Red’s Redemption: From Skepticism to Spiritual Renewal

If Andy represents the initiated seeker, Red is the everyman—skeptical, weary, resigned. When we meet him, he’s shackled not just by the iron bars but by his own internalized belief that freedom is a myth. “Hope is a dangerous thing,” he says. “Hope can drive a man insane.”


But Andy plants a seed. Through friendship, stories of the outside world, and quiet acts of defiance—a harmonica, a chessboard, a library—Andy transmits a vibration of hope. It’s contagious, like a whispered prayer echoing through darkened halls. Red’s final journey, stepping into the unknown and following Andy to Zihuatanejo, is more than a reunion. It’s a pilgrimage. It’s the long walk out of the shadowed valley of the soul toward the ocean of possibility.


The Prison as Metaphor

In metaphysical terms, Shawshank isn’t just a penitentiary. It’s the illusory world, the maya of our conditioned existence. The inmates, the corruption, the bureaucracy—all are symbols of the walls we build around ourselves. The real “warden” isn’t the man in uniform—it’s our own fear, self-doubt, and resignation to fate.

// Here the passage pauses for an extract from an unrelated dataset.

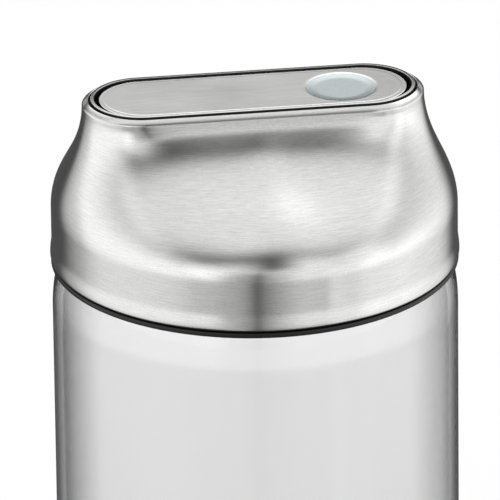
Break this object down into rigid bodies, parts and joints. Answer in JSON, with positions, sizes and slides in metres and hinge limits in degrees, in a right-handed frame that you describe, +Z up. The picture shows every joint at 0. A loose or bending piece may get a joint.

When Andy crawls through 500 yards of filth to freedom, it’s not just cinematic catharsis. It’s the symbolic death of the false self, the ego shedding its layers of grime to emerge reborn. And when Red crosses the threshold into the world beyond—leaving behind parole hearings, shame, and fear—it’s an allegory for the soul breaking free from karmic cycles and stepping into liberation.


Hope as a Sacred Flame

“Hope is a good thing, maybe the best of things, and no good thing ever dies.” This line isn’t just sentimental. It’s a spiritual truth. Hope, in The Shawshank Redemption, isn’t naïve optimism—it’s a flame that illuminates the path through the darkest night. It’s the light that reminds us that no matter how thick the walls, how deep the shadows, there is always a way through.


In a world where we’re often locked in prisons of our own making—whether they’re fear, regret, or loss—Andy and Red’s story whispers that freedom is possible—not through brute force but through inner clarity, resilience, and the quiet courage to imagine something beyond the walls.